== EXERCISE DIRECTIONS ==
Pull out every line with the word "type".

** begin RECORDED INFORMATION **

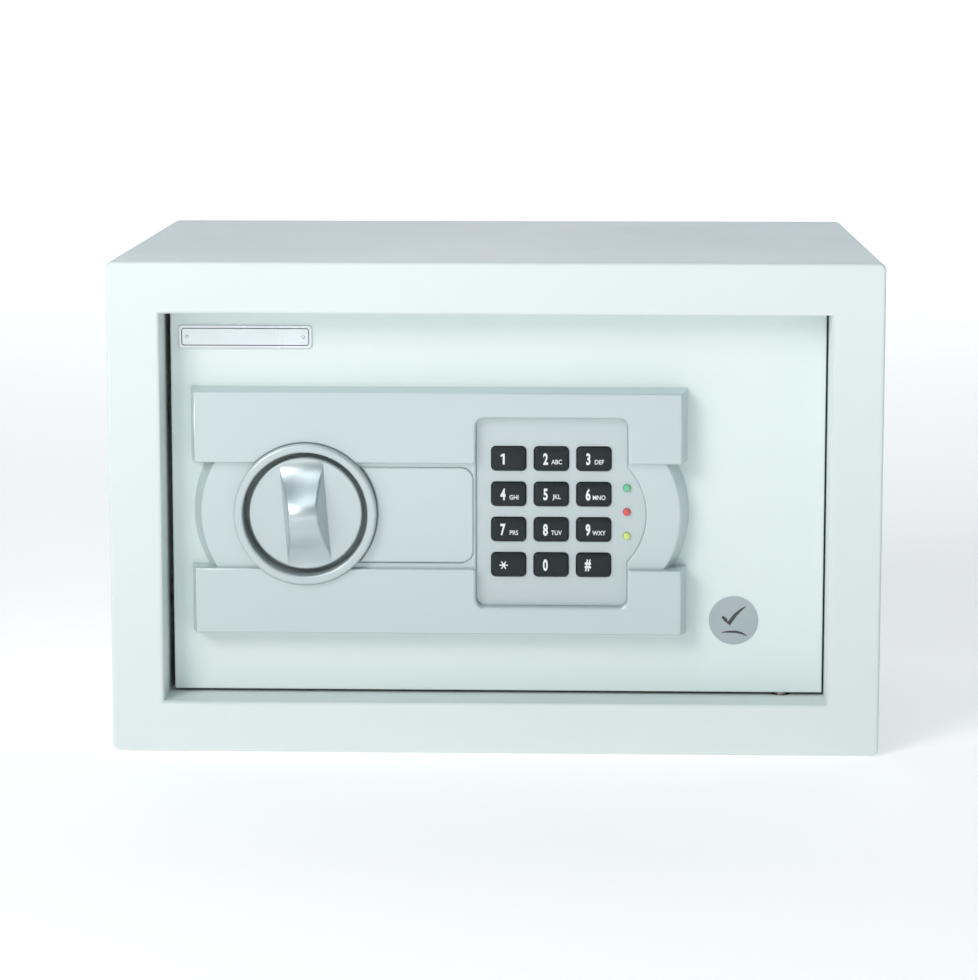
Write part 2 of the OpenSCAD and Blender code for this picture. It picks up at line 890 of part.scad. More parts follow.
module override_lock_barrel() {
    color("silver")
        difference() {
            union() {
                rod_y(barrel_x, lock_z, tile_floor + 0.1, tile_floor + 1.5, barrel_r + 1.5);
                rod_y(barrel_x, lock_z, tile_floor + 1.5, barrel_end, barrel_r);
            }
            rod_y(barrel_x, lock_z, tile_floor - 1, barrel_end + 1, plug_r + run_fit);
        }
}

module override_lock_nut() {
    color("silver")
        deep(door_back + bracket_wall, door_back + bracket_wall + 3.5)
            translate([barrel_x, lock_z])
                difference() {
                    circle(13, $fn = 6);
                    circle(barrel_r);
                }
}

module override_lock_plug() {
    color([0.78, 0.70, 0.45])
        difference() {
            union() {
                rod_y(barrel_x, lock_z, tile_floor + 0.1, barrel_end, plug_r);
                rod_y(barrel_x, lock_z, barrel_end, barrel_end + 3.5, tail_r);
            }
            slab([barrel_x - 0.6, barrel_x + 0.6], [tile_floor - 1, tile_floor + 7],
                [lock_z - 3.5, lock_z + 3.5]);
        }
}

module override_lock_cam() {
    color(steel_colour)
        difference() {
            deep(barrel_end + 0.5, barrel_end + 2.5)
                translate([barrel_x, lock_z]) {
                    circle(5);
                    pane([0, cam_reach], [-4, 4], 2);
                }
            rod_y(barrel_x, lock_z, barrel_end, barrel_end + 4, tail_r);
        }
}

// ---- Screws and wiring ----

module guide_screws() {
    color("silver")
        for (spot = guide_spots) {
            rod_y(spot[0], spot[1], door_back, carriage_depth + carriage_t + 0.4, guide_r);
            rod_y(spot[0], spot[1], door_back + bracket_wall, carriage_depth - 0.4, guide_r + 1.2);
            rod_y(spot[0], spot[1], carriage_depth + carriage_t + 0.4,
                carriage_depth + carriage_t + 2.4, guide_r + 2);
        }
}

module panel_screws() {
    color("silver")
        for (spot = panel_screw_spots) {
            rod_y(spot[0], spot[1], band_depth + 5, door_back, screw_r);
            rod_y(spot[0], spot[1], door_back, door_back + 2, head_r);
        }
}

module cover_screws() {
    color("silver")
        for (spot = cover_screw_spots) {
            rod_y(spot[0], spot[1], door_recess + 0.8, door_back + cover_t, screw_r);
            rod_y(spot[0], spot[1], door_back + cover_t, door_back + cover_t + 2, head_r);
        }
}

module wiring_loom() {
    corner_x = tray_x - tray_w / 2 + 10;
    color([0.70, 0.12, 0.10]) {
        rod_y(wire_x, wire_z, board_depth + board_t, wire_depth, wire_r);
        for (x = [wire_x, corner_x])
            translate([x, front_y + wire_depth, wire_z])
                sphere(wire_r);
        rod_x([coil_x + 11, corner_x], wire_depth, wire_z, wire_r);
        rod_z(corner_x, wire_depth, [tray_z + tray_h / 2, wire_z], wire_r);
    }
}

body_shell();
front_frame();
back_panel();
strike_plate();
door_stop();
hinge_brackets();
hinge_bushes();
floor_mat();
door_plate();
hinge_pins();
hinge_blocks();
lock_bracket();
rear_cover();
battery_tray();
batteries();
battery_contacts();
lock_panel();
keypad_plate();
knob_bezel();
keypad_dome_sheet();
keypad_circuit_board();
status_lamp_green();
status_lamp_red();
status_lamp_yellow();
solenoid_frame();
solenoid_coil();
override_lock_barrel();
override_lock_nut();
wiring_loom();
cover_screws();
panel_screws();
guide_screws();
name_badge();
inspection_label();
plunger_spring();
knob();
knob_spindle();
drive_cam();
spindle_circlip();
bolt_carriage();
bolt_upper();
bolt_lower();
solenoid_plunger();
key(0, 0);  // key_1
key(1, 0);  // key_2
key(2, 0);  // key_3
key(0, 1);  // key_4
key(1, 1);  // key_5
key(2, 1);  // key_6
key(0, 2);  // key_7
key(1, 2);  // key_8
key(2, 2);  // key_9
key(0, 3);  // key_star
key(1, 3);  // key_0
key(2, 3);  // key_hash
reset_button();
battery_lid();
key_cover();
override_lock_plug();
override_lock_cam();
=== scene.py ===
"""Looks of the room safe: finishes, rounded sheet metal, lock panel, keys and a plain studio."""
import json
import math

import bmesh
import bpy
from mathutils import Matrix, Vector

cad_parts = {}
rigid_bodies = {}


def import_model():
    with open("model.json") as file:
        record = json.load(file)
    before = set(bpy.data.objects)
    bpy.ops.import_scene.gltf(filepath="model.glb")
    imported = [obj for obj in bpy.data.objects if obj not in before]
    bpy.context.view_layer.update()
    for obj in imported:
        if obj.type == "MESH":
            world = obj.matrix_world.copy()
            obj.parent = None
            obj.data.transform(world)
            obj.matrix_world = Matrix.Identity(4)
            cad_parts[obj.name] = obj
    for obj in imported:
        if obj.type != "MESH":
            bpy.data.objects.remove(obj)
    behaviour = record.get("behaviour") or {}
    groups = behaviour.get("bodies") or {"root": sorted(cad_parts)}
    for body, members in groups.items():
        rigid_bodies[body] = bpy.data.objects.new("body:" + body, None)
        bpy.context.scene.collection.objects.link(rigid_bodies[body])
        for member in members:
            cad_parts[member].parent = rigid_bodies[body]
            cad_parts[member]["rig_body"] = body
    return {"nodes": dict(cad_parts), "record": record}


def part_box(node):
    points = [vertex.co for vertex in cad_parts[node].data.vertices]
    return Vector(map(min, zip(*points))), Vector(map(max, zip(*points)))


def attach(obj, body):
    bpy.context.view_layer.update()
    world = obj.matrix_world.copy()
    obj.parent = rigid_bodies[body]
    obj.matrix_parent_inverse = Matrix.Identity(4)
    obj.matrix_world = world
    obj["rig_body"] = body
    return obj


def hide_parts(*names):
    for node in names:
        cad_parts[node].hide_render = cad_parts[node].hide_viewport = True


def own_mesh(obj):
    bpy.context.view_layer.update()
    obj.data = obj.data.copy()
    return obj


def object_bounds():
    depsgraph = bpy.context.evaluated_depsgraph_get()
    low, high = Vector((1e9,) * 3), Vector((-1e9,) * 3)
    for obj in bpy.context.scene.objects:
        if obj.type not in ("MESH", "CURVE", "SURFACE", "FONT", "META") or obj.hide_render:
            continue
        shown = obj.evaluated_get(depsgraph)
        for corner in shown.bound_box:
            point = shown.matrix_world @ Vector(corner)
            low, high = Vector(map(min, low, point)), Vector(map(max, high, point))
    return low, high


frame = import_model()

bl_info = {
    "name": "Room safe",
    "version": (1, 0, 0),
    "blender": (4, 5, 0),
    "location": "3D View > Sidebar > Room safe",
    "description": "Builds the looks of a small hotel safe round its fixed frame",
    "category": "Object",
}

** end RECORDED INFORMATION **

== ANSWER FOR THIS EXERCISE ==
        if obj.type == "MESH":
        if obj.type != "MESH":
        if obj.type not in ("MESH", "CURVE", "SURFACE", "FONT", "META") or obj.hide_render:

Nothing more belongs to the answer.